Northeastern Ohio Considers Storm Water Utility
The Northeast Ohio Regional Sewer District (NORSD) wants to become its region's storm water utility, monitoring new construction sites, policing illegal dumping and addressing flood-promoting erosion problems. Currently local communities tackle storm water problems on an individual basis.
"Storm water doesn't respect jurisdictional boundaries," said Darnell Brown, sewer district board chairman and chief operating officer with the city of Cleveland. "Somebody has to do this."
The NORSD is preparing to present its case to Cuyahoga County, Ohio, mayors and city councils. When Julius Ciaccia, Cleveland's utility director, becomes the sewer district's executive director this November, the district will do just that.
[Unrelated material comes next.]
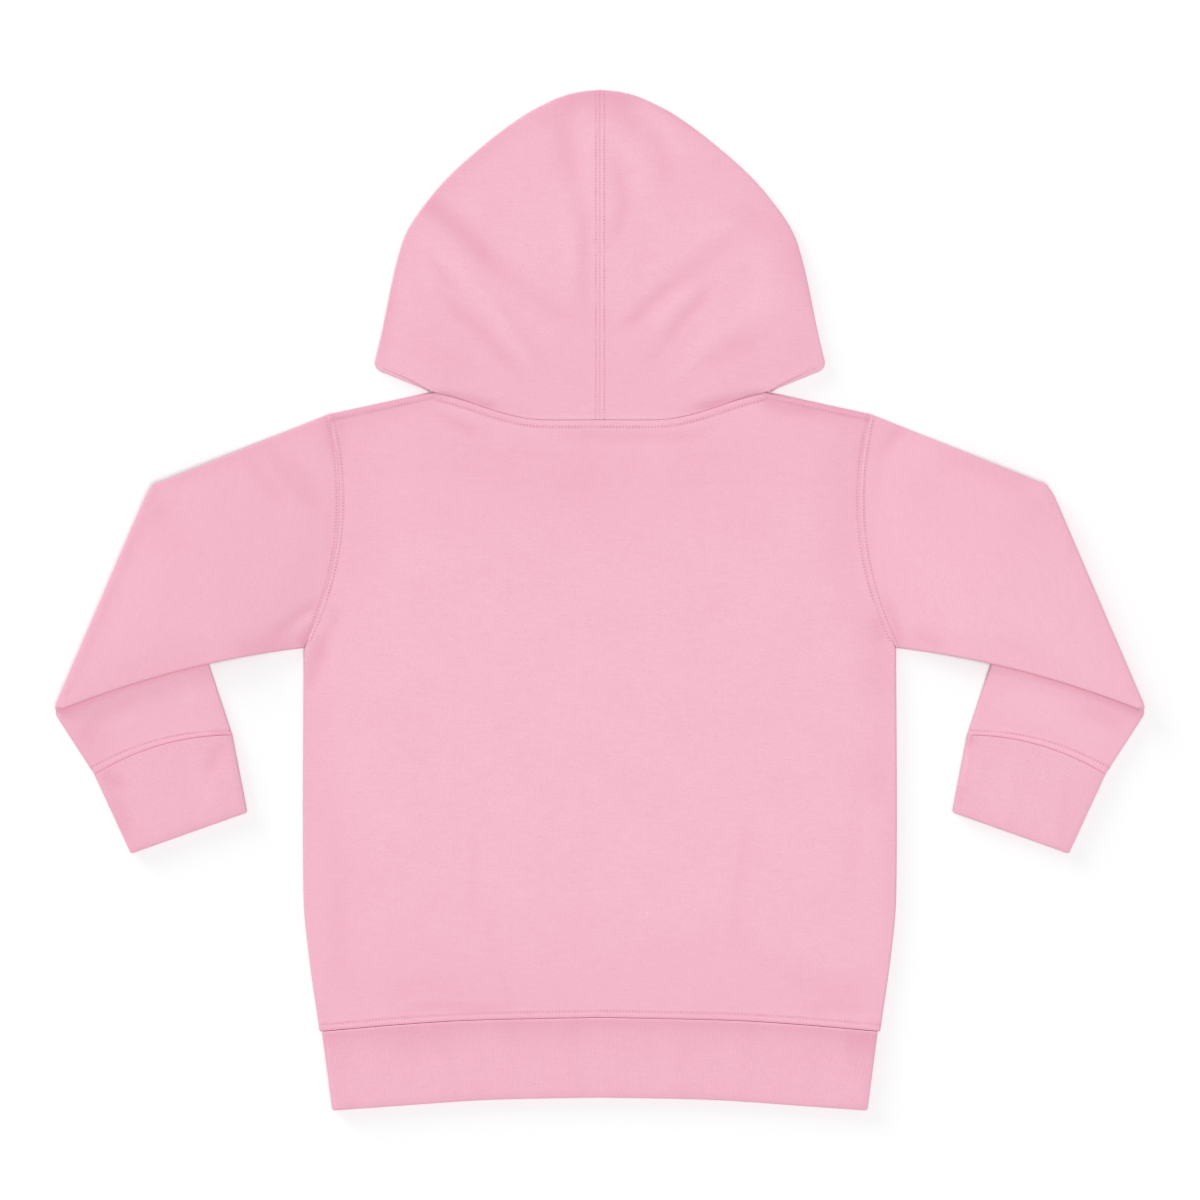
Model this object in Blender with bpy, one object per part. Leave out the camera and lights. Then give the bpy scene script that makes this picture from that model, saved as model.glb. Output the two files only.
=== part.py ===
"""Toddler pullover hoodie, laid flat on its front: hood spread, sleeves folded under at the elbows.

Every cloth piece is a closed wall lofted through sections. All the sizes and tables below are in
millimetres, seen from above: +X is across the garment, +Y towards the hood, +Z up from the surface
it lies on. Tables give the half with X above zero, and the other half mirrors it.
"""

from collections import namedtuple
from math import cos, exp, hypot, pi, sin

import bmesh
import bpy

MM = 0.001  # metres in a millimetre

FLEECE = 1.8  # wall of the body, sleeves and hood
RIB_KNIT = 2.2  # wall of the doubled rib bands
SEAM = 0.3  # gap between sewn pieces
SLIT = 0.4  # air between the two layers of a flattened tube
FOLD_GAP = 0.3  # between the upper sleeve and the forearm under it
SLEEVE_RADIUS = FLEECE + SLIT / 2  # half the height of the flattened sleeve
HOOD_RADIUS = FLEECE + SLIT / 2
BAND_RADIUS = RIB_KNIT + SLIT / 2
FOLD_REACH = 2 * SLEEVE_RADIUS + FOLD_GAP / 2  # from the elbow fold's axis to its outside
RIM = 1.6  # width of a panel's rounded edge
RIM_DROP = 0.8  # how far the rounded edge falls
BODY_LOFT = 1.6  # how far the back stands off the front at mid chest
HOOD_LOFT = 1.5  # the same on the hood
SLEEVE_LOFT = 1.3  # and on the upper sleeve
RIB_PITCH = 1.2  # width of one rib
RIB_HEIGHT = 0.28
BAND_END_ROUND = 0.9  # length of a band's rounded end
BAND_END_DROP = 0.7
FLAT_SHARE = 0.45  # each layer's share of the way round a flattened tube
EDGE_SHARE = 0.05  # and each edge's

# Body
SHOULDER_TIP = (143.6, 98.3)
ARMPIT = (156.9, -25.4)
ARMHOLE_BOW = 12.3  # how far the armhole curves in from the line between its ends
NECK_WIDTH = 88.5  # half the width of the neck
NECK_HEIGHT = 110.2
FRONT_NECK_Y = 66.0  # lowest point of the front neckline
WAIST_SEAM_HALF = 148.4
NECK_COLUMNS = 8  # columns of a body panel across half its neck
FRONT_NECK_POWER = 2.1  # roundness of the front neckline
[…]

At present, individual communities pay for storm drain maintenance, stream bank erosion repairs and the like with general property and income tax funds. They also issue and reject permits that allow industrial companies to discharge water into area waterways. With a regional approach, however, these communities would no longer have to invest tax dollars in storm water management projects. The sewer district, rather, would charge property owners a user fee based on how much of their land contributes to runoff issues.
"Communities could do it on their own and raise taxes, or they can get into a utility that can raise funds," Ciaccia said. The district utility would also take over handling construction site inspections and permit processing.
In 2008, communities must be able to demonstrate to the U.S. Environmental Protection Agency (EPA) that they have storm water management plans in place to protect area bodies of water, said Dan Bogoevski, an environmental planner with the Ohio EPA. In addition to meeting EPA regulations, Northeastern Ohio leaders see a storm water district playing a role in controlling flooding.
Ciaccia said the sewer district has estimated that an average Northeastern Ohio homeowner would pay approximately $5 a month toward a storm water fee. The price tag would be significantly larger for businesses, churches and other properties with large runoff-promoting parking lots and roofs.
The sewer district commissioned a study, released in 2006, that found 513 specific storm water problems in locations along rivers and streams in Cuyahoga County and adjacent communities. These problems, according to the study, would cost an estimated $336.8 million (in 2006 dollars) to remedy. Ciaccia said the sewer district, if it can get most of the study area's communities to join, would have about $23 million annually to devote to addressing these storm water issues.
A number of regions in Ohio--the cities of Columbus and Cincinnati, as well as Lake County--have already established storm water utilities. Now the NORSD must sell the idea to its local communities.
"I think we are all looking at the appropriateness of some central agency taking responsibility for storm water," said Bay Village, Ohio, Mayor and Cuyahoga County Mayors and Managers Association president Debbie Sutherland.